Ada sebuah fase dalam hidup yang bernama : Fucked Up. Kondisi dimana lo udah ga bisa ngapa-ngapain dalam kejatuhan lo. Udah males berjuang berjuang tai kucing. Rasanya kek cape banget, apa yang di tanam tidak tumbuh, seseorang yang di tunggu dari lama kini menjauh dan Tuhan terasa terlalu tinggi untuk digapai meskipun kening sudah banyak berdarah karena terlalu sering bersujud.
Titik Fucked Up ini adalah suatu tempat diantara baik dan buruk. Tidak ada kecenderungan ingin baik dan buruk. Hidup yang mereka nikmati, bagi orang-orang Fucked Up tidak ada rasanya. Seperti daun kering yang diombang-ambing oleh angin musim gugur yang menghantarnya ke musim dingin.
Tidak ada kebaikan yang bisa di berikan pada hidup di fase ini. Gue fucked up.

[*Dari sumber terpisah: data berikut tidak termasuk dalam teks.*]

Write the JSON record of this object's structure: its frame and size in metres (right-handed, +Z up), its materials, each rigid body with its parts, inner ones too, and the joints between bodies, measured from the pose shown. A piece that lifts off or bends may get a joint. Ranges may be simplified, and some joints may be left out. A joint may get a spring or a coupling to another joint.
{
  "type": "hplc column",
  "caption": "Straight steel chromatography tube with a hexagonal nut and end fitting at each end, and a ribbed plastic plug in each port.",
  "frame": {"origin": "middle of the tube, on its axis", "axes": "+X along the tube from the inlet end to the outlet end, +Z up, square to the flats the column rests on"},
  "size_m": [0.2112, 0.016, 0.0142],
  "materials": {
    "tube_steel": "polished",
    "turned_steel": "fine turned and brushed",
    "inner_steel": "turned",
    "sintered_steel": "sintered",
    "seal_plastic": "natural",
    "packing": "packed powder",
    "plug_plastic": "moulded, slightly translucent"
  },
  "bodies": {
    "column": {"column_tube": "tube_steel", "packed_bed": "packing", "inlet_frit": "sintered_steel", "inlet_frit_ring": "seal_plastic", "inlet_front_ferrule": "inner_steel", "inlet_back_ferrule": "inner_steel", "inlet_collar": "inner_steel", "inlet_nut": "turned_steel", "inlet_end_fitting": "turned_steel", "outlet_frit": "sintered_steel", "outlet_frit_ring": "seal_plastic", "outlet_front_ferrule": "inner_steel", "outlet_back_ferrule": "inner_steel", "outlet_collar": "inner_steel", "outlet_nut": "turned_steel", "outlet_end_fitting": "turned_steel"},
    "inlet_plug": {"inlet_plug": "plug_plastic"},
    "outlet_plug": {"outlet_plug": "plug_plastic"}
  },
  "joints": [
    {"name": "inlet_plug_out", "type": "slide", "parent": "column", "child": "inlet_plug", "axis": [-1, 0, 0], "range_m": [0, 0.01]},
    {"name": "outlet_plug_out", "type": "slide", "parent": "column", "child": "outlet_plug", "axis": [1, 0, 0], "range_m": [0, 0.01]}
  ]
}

Dimulai dengan tidak adanya semangat untuk hidup. Gue ngerasa semuanya hambar namun seketika sangat menyakitkan juga. merasa bahwa harapan terlalu jauh untuk orang seperti gue saat ini, bahwa harapan hanya ada untuk orang-orang yang memiliki kekayaan super besar lalu mereka bilang "kita harus menikmati hidup!". Kontol lah.

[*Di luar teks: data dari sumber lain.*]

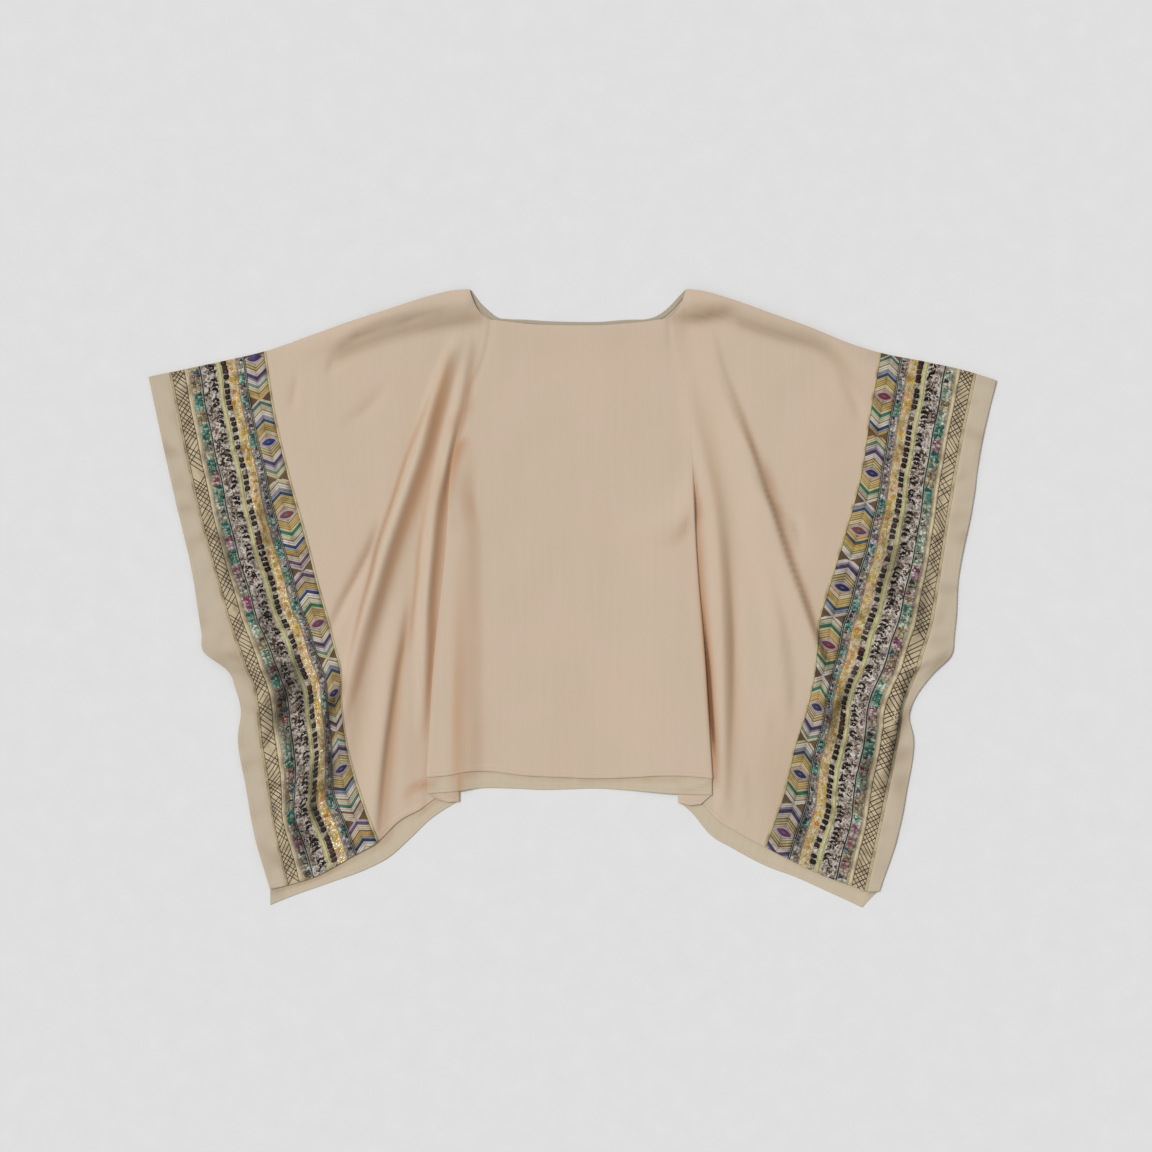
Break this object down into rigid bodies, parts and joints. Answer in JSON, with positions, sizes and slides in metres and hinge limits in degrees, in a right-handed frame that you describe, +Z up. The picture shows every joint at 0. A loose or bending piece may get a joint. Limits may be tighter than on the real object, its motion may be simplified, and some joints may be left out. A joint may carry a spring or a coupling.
{
  "type": "poncho",
  "caption": "Light woven poncho with a square neck, open wings and a patterned band down each wing, laid flat with its body pleated over the wings.",
  "frame": {"origin": "middle of the poncho's bounding box at its underside, which lies on the floor", "axes": "+X to the right as seen from above with the neck at the top, +Y towards the neck, +Z up from the floor through the cloth"},
  "size_m": [1.186, 0.8614, 0.0172],
  "materials": {
    "sand_cloth": "light sand-coloured crepe weave with a faint sheen",
    "patterned_band": "many-coloured woven and stitched band with fine metallic thread",
    "binding_cloth": "narrow matte bias strip, a little greyer than the cloth"
  },
  "bodies": {
    "root": {"front_panel": "sand_cloth", "back_panel": "sand_cloth", "band_left": "patterned_band", "band_right": "patterned_band", "neck_binding": "binding_cloth"}
  },
  "joints": []
}
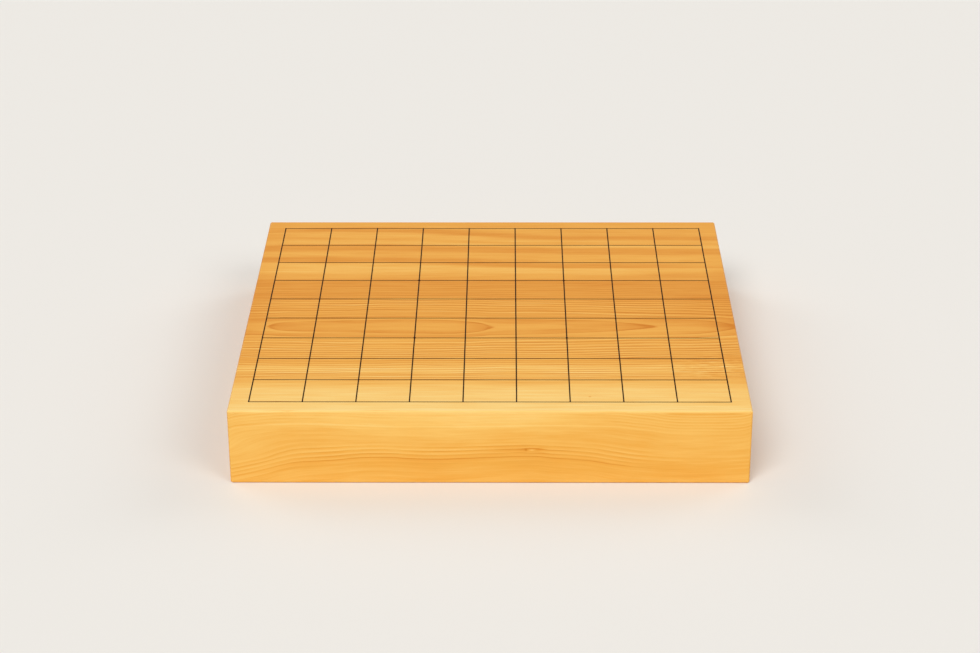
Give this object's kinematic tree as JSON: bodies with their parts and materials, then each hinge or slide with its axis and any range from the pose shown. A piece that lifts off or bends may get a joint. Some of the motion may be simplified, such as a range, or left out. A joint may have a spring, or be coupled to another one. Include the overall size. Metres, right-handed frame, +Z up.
{
  "type": "shogi board",
  "caption": "Thick solid wooden game board with a grid of raised black lacquer lines and lacquer star points on its flat top.",
  "frame": {"origin": "middle of the underside", "axes": "+X along the long side, which is the grain and the way from player to player, +Y along the short side, +Z up out of the playing face"},
  "size_m": [0.364, 0.333, 0.0575],
  "materials": {
    "kaya_wood": "planed and waxed, satin",
    "black_lacquer": "raised lacquer, gloss"
  },
  "bodies": {
    "root": {"board_block": "kaya_wood", "file_line_01": "black_lacquer", "file_line_02": "black_lacquer", "file_line_03": "black_lacquer", "file_line_04": "black_lacquer", "file_line_05": "black_lacquer", "file_line_06": "black_lacquer", "file_line_07": "black_lacquer", "file_line_08": "black_lacquer", "file_line_09": "black_lacquer", "file_line_10": "black_lacquer", "rank_line_01": "black_lacquer", "rank_line_02": "black_lacquer", "rank_line_03": "black_lacquer", "rank_line_04": "black_lacquer", "rank_line_05": "black_lacquer", "rank_line_06": "black_lacquer", "rank_line_07": "black_lacquer", "rank_line_08": "black_lacquer", "rank_line_09": "black_lacquer", "rank_line_10": "black_lacquer", "star_point_1": "black_lacquer", "star_point_2": "black_lacquer", "star_point_3": "black_lacquer", "star_point_4": "black_lacquer"}
  },
  "joints": []
}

Luka belum sembuh, gue semakin terpuruk. Tidak merasakan lagi gairah dari para pendakwah tentang kesabaran dan keikhlasan. Gue udah melewatinya sampai di titik nadir gue gatau harus ngapain.

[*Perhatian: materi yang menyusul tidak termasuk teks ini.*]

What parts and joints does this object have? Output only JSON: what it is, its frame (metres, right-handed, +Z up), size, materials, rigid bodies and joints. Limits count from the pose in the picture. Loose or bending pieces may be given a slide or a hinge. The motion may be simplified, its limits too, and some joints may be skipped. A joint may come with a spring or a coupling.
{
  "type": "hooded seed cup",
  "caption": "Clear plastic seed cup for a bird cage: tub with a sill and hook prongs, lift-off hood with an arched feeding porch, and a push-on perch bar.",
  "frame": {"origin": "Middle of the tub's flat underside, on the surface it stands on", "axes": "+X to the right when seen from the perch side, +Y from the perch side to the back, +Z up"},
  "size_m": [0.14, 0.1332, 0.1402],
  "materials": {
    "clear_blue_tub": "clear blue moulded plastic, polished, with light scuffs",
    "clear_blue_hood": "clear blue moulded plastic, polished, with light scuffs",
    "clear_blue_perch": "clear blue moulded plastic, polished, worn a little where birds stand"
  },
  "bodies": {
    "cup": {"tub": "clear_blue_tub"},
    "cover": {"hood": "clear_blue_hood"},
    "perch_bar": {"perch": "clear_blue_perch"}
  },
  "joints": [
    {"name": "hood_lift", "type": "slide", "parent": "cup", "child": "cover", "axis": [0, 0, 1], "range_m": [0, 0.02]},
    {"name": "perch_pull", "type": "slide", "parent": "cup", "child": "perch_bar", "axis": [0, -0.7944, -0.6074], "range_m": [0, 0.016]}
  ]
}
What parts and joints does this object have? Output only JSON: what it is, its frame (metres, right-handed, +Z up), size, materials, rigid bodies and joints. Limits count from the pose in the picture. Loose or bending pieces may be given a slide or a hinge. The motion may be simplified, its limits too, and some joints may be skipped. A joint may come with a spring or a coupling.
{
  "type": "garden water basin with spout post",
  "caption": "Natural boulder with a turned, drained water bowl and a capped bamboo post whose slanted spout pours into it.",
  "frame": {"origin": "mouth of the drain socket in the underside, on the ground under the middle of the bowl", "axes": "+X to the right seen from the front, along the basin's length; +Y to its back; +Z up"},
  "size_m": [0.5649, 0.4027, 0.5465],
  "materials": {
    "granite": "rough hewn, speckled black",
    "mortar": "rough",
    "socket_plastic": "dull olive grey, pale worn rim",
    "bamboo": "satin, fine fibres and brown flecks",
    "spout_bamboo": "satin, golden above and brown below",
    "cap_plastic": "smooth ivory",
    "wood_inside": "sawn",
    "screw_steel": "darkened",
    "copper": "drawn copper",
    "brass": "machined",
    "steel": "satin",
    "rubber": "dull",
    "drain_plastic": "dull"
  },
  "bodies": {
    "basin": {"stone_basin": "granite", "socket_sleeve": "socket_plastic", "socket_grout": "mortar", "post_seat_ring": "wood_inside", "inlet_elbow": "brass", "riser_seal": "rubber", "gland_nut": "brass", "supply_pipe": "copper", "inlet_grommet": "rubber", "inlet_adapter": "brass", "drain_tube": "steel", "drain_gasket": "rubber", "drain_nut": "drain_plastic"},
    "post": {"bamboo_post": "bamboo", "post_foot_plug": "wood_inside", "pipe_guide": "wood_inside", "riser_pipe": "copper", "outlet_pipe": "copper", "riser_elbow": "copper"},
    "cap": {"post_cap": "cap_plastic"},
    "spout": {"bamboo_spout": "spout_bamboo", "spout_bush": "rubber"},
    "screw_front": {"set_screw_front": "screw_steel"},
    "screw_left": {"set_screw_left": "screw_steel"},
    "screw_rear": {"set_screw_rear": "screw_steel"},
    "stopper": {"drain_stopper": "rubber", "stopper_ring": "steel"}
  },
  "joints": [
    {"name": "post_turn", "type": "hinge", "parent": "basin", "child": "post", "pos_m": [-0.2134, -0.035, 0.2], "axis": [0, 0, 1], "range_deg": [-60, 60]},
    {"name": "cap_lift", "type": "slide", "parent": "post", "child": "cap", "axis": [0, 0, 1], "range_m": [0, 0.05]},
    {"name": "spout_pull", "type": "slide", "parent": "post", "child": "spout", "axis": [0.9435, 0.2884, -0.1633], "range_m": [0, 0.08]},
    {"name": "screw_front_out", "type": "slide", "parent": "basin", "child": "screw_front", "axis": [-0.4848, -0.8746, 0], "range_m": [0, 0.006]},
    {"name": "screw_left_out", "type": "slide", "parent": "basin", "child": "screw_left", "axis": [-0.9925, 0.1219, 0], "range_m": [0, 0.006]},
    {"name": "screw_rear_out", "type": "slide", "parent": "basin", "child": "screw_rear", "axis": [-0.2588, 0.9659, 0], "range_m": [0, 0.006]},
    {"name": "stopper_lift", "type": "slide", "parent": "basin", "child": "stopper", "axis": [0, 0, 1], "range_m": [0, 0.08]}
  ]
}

Kini, hidup sebagaimana hidup yang konvensional. Bernafas, makan, bergerak dan bekerja. Selebihnya? Ya biarin aja. Karena pernah ada harapan yang di kecewakan. Do'a yang tidak menyentuh langit dan semesta yang kehilangan magisnya dalam menyembuhkan luka.
Sekarang gue lebih berhati-hati dengan apa yang disebut dengan harapan. Hal itu terlalu melukai. Terlalu beresiko untuk di ambil, pada kenyataannya, hidup tanpa harapan yang terlalu besar masih bisa di jalani. Tidak semenakutkan orang-orang yang bilang bahwa harapan itu harus selalu ada karena harapan adalah cahaya di kala gelap. Bacotmu indah sekali.
Tentang ketertinggalan. Memang hidup ini bukan lomba. Setiap orang punya tracknya masing-masing. Namun, dalam suatu kondisi kita perlu berlomba dengan orang lain karena meskipun Tuhan tidak menyukai gengsi, tapi manusia perlu harga diri yang diproteksi dengan gengsi.
Dulu gue menyangka hidup yang apa adanya dengan tujuan sendiri selalu memiliki nilai di mata orang-orang. Pada akhirnya, ketika gue ngelamar seorang wanita dengan percaya diri karena gue tau apa yang sedang gue jalankan, dia tidak melihat itu sebagai suatu nilai. Akhirnya kembali, pada konsep dasar manusia. Kita butuh uang untuk meyakinkan orang, dan omongan orang-orang tentang menjadi diri lo sendiri itu bullshit. Bisa gitu si anjing.
Gabisa anjir gabisa, hidup butuh gengsi agar harga diri kita tetap terjaga, jangan kemakan motivasi orang-orang gak pernah merasakan menderita. Mereka gak ngerti apa-apa tentang menjadi bukan siapa-siapa.